HIT Tax will Hit Farmers Hard

HIT Tax will Hit Farmers Hard

Pat Wolff, American Farm Bureau Tax Adviser
Pat Wolff, American Farm Bureau Tax Adviser

The federal government is about to raise your taxes and increase your cost of health insurance. Beginning in 2018, farmers and small businesses will have to start paying the Health Insurance Tax.  The tax was created by the Affordable Care Act to help pay for the legislation. Congress voted last year to impose a one-year delay of the tax until 2018. AFBF tax specialist Pat Wolff says the tax would increase the cost of insurance for farmers and ranchers, “Farmers have two issues with health insurance: one is how much it costs, and the other is, is it available in rural areas? The HIT tax comes straight to how much does insurance cost. It raises the cost of health insurance and it makes it harder for people who have to buy their own insurance to pay for insurance or to upgrade and get higher quality coverage.”

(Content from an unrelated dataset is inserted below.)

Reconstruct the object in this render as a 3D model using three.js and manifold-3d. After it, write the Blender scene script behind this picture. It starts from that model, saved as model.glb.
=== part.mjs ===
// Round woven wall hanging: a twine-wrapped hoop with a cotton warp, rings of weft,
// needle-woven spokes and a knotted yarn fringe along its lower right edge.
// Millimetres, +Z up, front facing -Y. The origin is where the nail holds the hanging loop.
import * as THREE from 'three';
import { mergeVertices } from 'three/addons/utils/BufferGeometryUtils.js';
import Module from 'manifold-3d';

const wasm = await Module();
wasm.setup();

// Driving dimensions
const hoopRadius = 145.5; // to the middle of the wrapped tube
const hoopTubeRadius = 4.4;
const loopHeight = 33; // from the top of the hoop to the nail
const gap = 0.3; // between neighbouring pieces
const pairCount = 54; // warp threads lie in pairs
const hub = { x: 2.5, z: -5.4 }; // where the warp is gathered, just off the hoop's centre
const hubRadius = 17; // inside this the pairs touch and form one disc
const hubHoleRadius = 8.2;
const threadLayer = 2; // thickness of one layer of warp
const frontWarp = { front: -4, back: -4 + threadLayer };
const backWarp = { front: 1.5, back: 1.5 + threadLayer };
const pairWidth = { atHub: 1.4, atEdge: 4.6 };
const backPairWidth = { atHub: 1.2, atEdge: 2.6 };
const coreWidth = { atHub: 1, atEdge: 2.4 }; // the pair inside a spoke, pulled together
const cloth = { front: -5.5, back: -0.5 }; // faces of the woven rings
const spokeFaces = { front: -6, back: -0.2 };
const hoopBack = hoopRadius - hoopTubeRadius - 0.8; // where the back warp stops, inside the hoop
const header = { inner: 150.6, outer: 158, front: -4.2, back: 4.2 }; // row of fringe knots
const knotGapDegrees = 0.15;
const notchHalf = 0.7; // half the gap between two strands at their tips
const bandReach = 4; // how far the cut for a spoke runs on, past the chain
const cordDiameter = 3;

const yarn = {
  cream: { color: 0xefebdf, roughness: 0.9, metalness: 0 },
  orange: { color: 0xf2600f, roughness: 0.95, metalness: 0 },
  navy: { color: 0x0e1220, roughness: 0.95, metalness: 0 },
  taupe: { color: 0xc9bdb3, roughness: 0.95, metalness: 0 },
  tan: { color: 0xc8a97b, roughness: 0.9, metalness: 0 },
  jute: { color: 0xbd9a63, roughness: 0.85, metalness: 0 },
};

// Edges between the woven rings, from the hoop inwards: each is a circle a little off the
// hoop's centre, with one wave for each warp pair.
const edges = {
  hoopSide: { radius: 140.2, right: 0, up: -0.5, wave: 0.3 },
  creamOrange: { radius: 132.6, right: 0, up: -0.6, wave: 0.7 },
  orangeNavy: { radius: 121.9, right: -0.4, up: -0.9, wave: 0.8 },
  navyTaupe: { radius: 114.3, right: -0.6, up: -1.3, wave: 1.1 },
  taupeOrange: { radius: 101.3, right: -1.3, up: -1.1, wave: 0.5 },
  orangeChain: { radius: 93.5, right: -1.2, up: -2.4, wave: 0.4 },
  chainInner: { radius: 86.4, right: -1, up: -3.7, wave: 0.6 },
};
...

Wolff says the tax is imposed on insurance companies based on the premiums they collect, but the companies pass the cost along to their customers, “The insurance companies just pass this along to people who have to buy their own health insurance to the tune of about $500 per family per year, and that’s a lot of money for farmers and ranchers.”

Wolff says small business owners, along with farmers and ranchers, need tax certainty and security of additional relief from the tax, “You shouldn’t collect in 2017, you shouldn’t collect it in 2018, or 2019, or ever. There’s a wide range of small business groups who are pushing for repeal of the HIT, and they’ve called on Congress to act when they get back after the election to make sure that there isn’t just a one year moratorium, that the repeal of the HIT goes on for more than one year.”